Without beating around the cannabis bush, Aurora failed to deliver.

Part of the blame for its failure lies with the federal and provincial regulators in Canada. Federal regulators were slow to initially approve cultivation and sales licenses prior to the Oct. 17, 2018, launch date for recreational pot, and they delayed the eventual launch of higher-margin derivatives (edibles, vapes, infused beverages, concentrates, and topicals) by two months.

Meanwhile, certain provinces have struggled mightily to resolve supply bottlenecks. Ontario, Canada's most populous province, relied on an ineffective lottery system to assign dispensary licenses until the end of 2019. Though a more traditional application vetting process is now in place, Ontario is still trying to catch up.

This oversupply has also completely wrecked dried cannabis flower margins.
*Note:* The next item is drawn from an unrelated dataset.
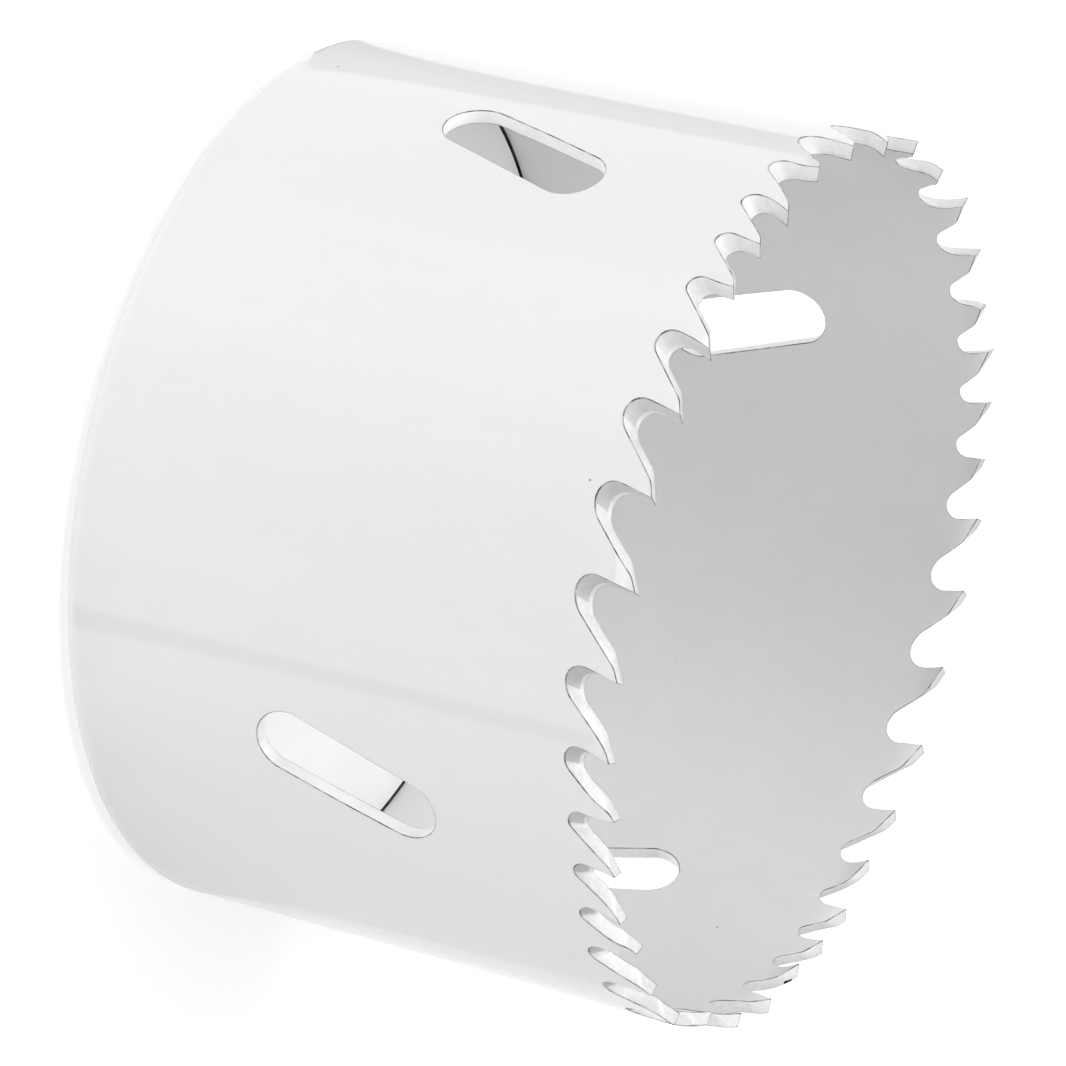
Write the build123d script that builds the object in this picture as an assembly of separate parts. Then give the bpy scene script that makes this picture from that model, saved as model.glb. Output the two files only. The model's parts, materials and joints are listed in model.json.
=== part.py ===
from build123d import *
import math
import os

os.makedirs("parts", exist_ok=True)

# A hole saw standing on its base plate, teeth up.
# The origin is the centre of the flat back face and +Z is the saw's axis.
# The weld that closes the rolled strip lies on +X. All sizes are in millimetres.

# Cup: a strip rolled into a tube and butt-welded
CUP_DIAMETER = 64.0
WALL = 1.0
TIP_HEIGHT = 42.2
BACK_EDGE_RADIUS = 2.0

# Base plate, welded into the cup's back end
PLATE_THICKNESS = 4.5
THREAD_MAJOR = 15.875
THREAD_PITCH = 25.4 / 18
THREAD_CUT_RATIO = 1.0825
THREAD_MOUTH = 0.8
PIN_HOLE_DIAMETER = 6.5
PIN_CIRCLE = 25.0
PIN_HOLES = 4

# Slots through the wall, for levering out the plug that was cut.
# They are punched before the strip is rolled, at steps that aren't quite even.
SLOT_LENGTH = 13.9
SLOT_WIDTH = 4.85
SLOT_HEIGHT = 22.3
SLOT_TILT = 19.7
SLOT_ANGLES = (34.0, 121.2, 211.6, 300.4)

# Tooth pitch, which opens and closes in groups so that the teeth don't chatter.
# It also drifts a little, once round the rim, and GROUP_START says how far into its
# first group the strip starts after the weld.
MEAN_PITCH = 5.3
PITCH_SWING = 1.0
GROUP_TEETH = 9
GROUP_START = 0.7
PITCH_DRIFT = 0.145
DRIFT_START = 57.0
FIRST_TIP = 2.5

# Tooth form, seen square to the wall
RAKE_ANGLE = 12.0
BACK_ANGLE = 44.0
LAND_ANGLE = 21.0
LAND_LENGTH = 0.85
GULLET_DEPTH = 3.55
GULLET_DEEPENING = 0.45
ROOT_RADIUS = 1.05

# Shares of the gullet's floor that the root arc may take, and that the wider arc takes
# of what is left
ROOT_SHARE = 0.8
SWEEP_SHARE = 0.98

# The gullets are milled on a slant: towards the inside they climb and run ahead
GULLET_CLIMB = 0.95
GULLET_ADVANCE = 0.55

# Tooth set: the tips are bent in, straight and out in turn
SET_OUT = 0.29
SET_IN = 0.53
SET_ORDER = (-SET_IN, 0.0, SET_OUT)
BEND_CLEARANCE = 0.25

# The bends of two neighbours meet in the gullet, this share of its advance past the
# lowest point of its outer edge
PARTING_SHARE = 0.75

# Room that cutting tools take past the faces that they cut
OVERCUT = 1.5

OUTER_RADIUS = CUP_DIAMETER / 2
INNER_RADIUS = OUTER_RADIUS - WALL


def tooth_pitches():
    """Arc lengths from each tip to the next, starting after the weld."""
    count = round(math.pi * CUP_DIAMETER / MEAN_PITCH)
    raw = []
    for k in range(count):
        swing = PITCH_SWING * math.cos(2 * math.pi * (k + GROUP_START) / GROUP_TEETH)
        drift = PITCH_DRIFT * math.cos(2 * math.pi * k / count + math.radians(DRIFT_START))
        raw.append(MEAN_PITCH + swing + drift)
    closing = math.pi * CUP_DIAMETER / sum(raw)
    return [pitch * closing for pitch in raw]


def gullet_depth(pitch):
    """The coarser the pitch, the deeper the gullet."""
    return GULLET_DEPTH + GULLET_DEEPENING * (pitch - MEAN_PITCH)


def land_length(pitch):
    return LAND_LENGTH * pitch / MEAN_PITCH


def tip_plane(angle, radius, height):
    """A plane facing outwards, with x in the cutting direction and y up."""
    c, s = math.cos(angle), math.sin(angle)
    return Plane(origin=(radius * c, radius * s, height), x_dir=(-s, c, 0), z_dir=(c, s, 0))


def gullet_outline(pitch, next_land):
    """Rake face, root arc, wider arc and back slope of one gullet, and where its floor lies.

    The outline starts from a tip at the sketch's origin and ends at the next tooth's back.
    """
    rake = math.tan(math.radians(RAKE_ANGLE))
    slope = math.tan(math.radians(BACK_ANGLE))
    drop = next_land * math.tan(math.radians(LAND_ANGLE))
    depth = gullet_depth(pitch)
    heel = pitch - next_land
    floor_start = -depth * rake
    floor_end = heel - (depth - drop) / slope
    floor = floor_end - floor_start
    root_reach = math.tan(math.radians((90 + RAKE_ANGLE) / 2))
    back_reach = math.tan(math.radians(BACK_ANGLE / 2))
    root = min(ROOT_RADIUS * pitch / MEAN_PITCH, ROOT_SHARE * floor / root_reach)
    sweep = SWEEP_SHARE * (floor - root * root_reach) / back_reach
    corners = [
        (OVERCUT * rake, OVERCUT),
        (floor_start, -depth),
        (floor_end, -depth),
        (heel + (OVERCUT + drop) / slope, OVERCUT),
    ]
    outline = make_face(FilletPolyline(*corners, radius=[0, root, sweep, 0], close=True))
    return outline, floor_start + root * root_reach


def gullet_cutter(angle, outline):
    """The gullet's prism, slanted through the wall."""
    start = SET_OUT + OVERCUT
    travel = start + WALL + SET_IN + OVERCUT
    climb = GULLET_CLIMB / WALL
    advance = GULLET_ADVANCE / WALL
    plane = tip_plane(angle, OUTER_RADIUS + start, TIP_HEIGHT)
    placed = plane * Pos(-start * advance, -start * climb) * outline
    direction = plane.x_dir * advance + Vector(0, 0, climb) - plane.z_dir
    return Solid.extrude(placed.face(), direction * travel)


def land_cutter(angle, reach):
    """Clears all that stands above a tooth's land.

    The land falls inwards by as much as leaves the tip's edge level across the wall.
    """
    slope = math.tan(math.radians(LAND_ANGLE))
    fall = slope * (GULLET_ADVANCE - GULLET_CLIMB * math.tan(math.radians(RAKE_ANGLE))) / WALL
    corners = [
        (-reach, -reach * slope),
        (OVERCUT, OVERCUT * slope),
        (OVERCUT, 2 * OVERCUT),
        (-reach, 2 * OVERCUT),
    ]
    start = SET_OUT + OVERCUT
    travel = start + WALL + SET_IN + OVERCUT
    plane = tip_plane(angle, OUTER_RADIUS + start, TIP_HEIGHT + start * fall)
    face = plane * make_face(Polyline(*corners, close=True))
    return Solid.extrude(face.face(), (plane.z_dir + Vector(0, 0, fall)) * -travel)


def tooth_blank(start, end, bend_height, lean):
    """The strip's edge above the bend line over one tooth, leaning in or out."""
    rise = TIP_HEIGHT - bend_height
    top = TIP_HEIGHT + OVERCUT
    shift = lean * (top - bend_height) / rise
    corners = [
        (INNER_RADIUS, bend_height),
        (OUTER_RADIUS, bend_height),
        (OUTER_RADIUS + shift, top),
        (INNER_RADIUS + shift, top),
    ]
    section = Plane.XZ * make_face(Polyline(*corners, close=True))
    turned = Rot(0, 0, math.degrees(start)) * section
    return revolve(turned, Axis.Z, math.degrees(end - start))


def back_envelope(height):
    """The outside of the saw's back end, with its rounded edge."""
    body = Cylinder(OUTER_RADIUS, height, align=(Align.CENTER, Align.CENTER, Align.MIN))
    rim = body.edges().filter_by(GeomType.CIRCLE).sort_by(Axis.Z)[0]
    return fillet(rim, BACK_EDGE_RADIUS)


def slot_cutter(angle):
    plane = tip_plane(math.radians(angle), OUTER_RADIUS + OVERCUT, SLOT_HEIGHT)
    slot = plane * SlotOverall(SLOT_LENGTH, SLOT_WIDTH, rotation=90 - SLOT_TILT)
    return Solid.extrude(slot.face(), plane.z_dir * -(WALL + 2 * OVERCUT))


def make_cup():
    """The toothed tube: one strip with slots, gullets and set teeth."""
    pitches = tooth_pitches()
    count = len(pitches)
    lands = [land_length(pitch) for pitch in pitches]
    outlines = [gullet_outline(pitches[i], lands[(i + 1) % count]) for i in range(count)]
    tips = [(FIRST_TIP + sum(pitches[:i])) / OUTER_RADIUS for i in range(count)]
    cutters = [gullet_cutter(tips[i], outlines[i][0]) for i in range(count)]
    slant = PARTING_SHARE * GULLET_ADVANCE
    parting = [tips[i] + (outlines[i][1] + slant) / OUTER_RADIUS for i in range(count)]
    bend_height = TIP_HEIGHT - gullet_depth(min(pitches)) + GULLET_CLIMB + BEND_CLEARANCE

    wall = back_envelope(bend_height)
    wall -= Cylinder(INNER_RADIUS, 2 * (bend_height + OVERCUT))
    wall -= [slot_cutter(angle) for angle in SLOT_ANGLES]
    wall -= cutters

    teeth = []
    for i in range(count):
        begin = parting[i - 1] - (2 * math.pi if i == 0 else 0)
        blank = tooth_blank(begin, parting[i], bend_height, SET_ORDER[i % len(SET_ORDER)])
        land = land_cutter(tips[i], (tips[i] - begin) * OUTER_RADIUS + OVERCUT)
        teeth.append(blank - [cutters[i - 1], cutters[i], land])
    return wall + teeth


def make_base_plate():
    """The thick disc that fills the tube's back end and takes the arbor."""
    plate = back_envelope(PLATE_THICKNESS + BACK_EDGE_RADIUS) & Cylinder(INNER_RADIUS, 2 * PLATE_THICKNESS)
    thread_minor = THREAD_MAJOR - THREAD_CUT_RATIO * THREAD_PITCH
    through = 2 * (PLATE_THICKNESS + OVERCUT)
    plate -= Cylinder(thread_minor / 2, through)
    mouth = Cone(
        thread_minor / 2 + THREAD_MOUTH,
        thread_minor / 2,
        THREAD_MOUTH,
        align=(Align.CENTER, Align.CENTER, Align.MIN),
    )
    plate -= mouth
    holes = PolarLocations(PIN_CIRCLE / 2, PIN_HOLES)
    plate -= [place * Cylinder(PIN_HOLE_DIAMETER / 2, through) for place in holes]
    return plate


export_step(make_cup(), "parts/saw_cup.step")
export_step(make_base_plate(), "parts/base_plate.step")
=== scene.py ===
import json
import math

import bmesh
import bpy
from mathutils import Matrix, Vector

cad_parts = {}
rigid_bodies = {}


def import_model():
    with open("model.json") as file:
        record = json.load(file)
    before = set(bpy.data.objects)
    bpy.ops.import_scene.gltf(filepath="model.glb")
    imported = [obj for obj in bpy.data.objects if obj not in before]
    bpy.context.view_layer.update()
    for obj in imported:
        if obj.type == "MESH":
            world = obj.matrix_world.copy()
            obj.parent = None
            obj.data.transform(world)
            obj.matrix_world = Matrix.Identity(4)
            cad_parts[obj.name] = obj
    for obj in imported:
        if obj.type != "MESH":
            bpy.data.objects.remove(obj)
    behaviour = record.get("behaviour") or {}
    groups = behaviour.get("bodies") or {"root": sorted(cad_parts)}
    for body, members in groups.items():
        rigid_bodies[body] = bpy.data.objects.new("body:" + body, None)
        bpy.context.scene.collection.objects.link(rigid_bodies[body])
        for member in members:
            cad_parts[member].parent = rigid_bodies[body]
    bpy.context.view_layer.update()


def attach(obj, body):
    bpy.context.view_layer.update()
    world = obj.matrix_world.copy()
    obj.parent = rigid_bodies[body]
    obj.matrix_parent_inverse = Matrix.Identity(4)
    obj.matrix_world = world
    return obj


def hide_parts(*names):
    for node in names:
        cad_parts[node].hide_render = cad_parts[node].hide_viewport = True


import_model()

# Sizes are in millimetres, and this turns them into Blender's metres
MM = 0.001

# Cup: a strip that is milled flat, rolled into a tube and welded. It is rolled in columns, and
# the plate has as many sides as the tube has columns.
CUP_RADIUS = 32.0
WALL = 1.0
TIP_HEIGHT = 42.2
BACK_RADIUS = 2.0
STRIP_LENGTH = 2 * math.pi * CUP_RADIUS
STRIP_START = -STRIP_LENGTH / 2
STRIP_COLUMNS = 240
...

With marijuana in abundance and the black market still very much a threat to licensed producers, growers like Aurora have had no choice but to focus on value-brand pot products. Trying to go head-to-head with illicit producers hasn't worked well for Aurora Cannabis.

But the company and its management team (mostly its former management team) are to blame, too.

For example, Aurora Cannabis grossly overestimated how much capacity it would need, and the company wildly overpaid for the assets it acquired. Canada was only expected to demand in the neighborhood of 800,000 kilos of weed per year, yet Aurora had a portfolio capable of producing more than 80% of this amount by itself. 

Then there were the acquisitions. Aurora's $2.64 billion Canadian all-stock deal to buy MedReleaf is hands down the worst pot stock buyout in history. After shuttering MedReleaf's smallest cultivation facility and selling off its largest greenhouse, which was never retrofit for cannabis production, the net cost to Aurora was CA$2.63 billion for 28,000 kilos of annual output and a handful of proprietary brands. This led to Aurora Cannabis taking some hefty writedowns in the 2020 calendar year.

A visibly frustrated professional trader grasping their head while looking at losses on a computer screen.

Image source: Getty Images.

The 12,200% gain no one saw coming

But many investors failed to see the biggest risk of all: Aurora's penchant for financing everything with its common stock. Management always leaned on selling stock or using stock as collateral, whether it was the company's day-to-day operations or the dozen-plus acquisitions it entered into.

Taking into account the 1-for-12 reverse split that the company enacted in May 2020 to avoid being delisted from the New York Stock Exchange, the company had about 1.35 million shares outstanding as of June 2014. Then the rampant spending began. The craziest thing is, even with the Canadian pot industry undergoing a shake-up, the dilution that Aurora's investors are contending with hasn't slowed one bit.

On Nov. 11, Aurora announced a $150 million public offering that would see 20 million shares priced at $7.50. Two months later, on Jan. 21, 2021, Aurora announced a $125 million bought-deal financing at $10.45 a share. Putting aside the fact that both deals come with warrants that, if executed, would balloon the company's share count even further, Aurora looks to now have north of 165 million share outstanding. In 6.5 years, we're talking about an increase in the company's outstanding share count of 12,200%. 

Let's put this into an even easier-to-understand context. Over the trailing four-year period (as of Jan. 22), Aurora's market cap grew by 258%. That's not a surprise given how many businesses Aurora acquired between the beginning of 2017 and mid-2019. But in terms of share price performance, Aurora's stock is down 54%. This 308-percentage-point difference between Aurora's increased market cap and its plunging stock is directly tied to its incessant share-based dilution.

Although the new management team has been aggressive with its cost-cutting tactics and has resisted the urge to make additional acquisitions, Aurora Cannabis will never be a worthwhile investment as long as the company continues to fund its operations entirely by selling its own stock.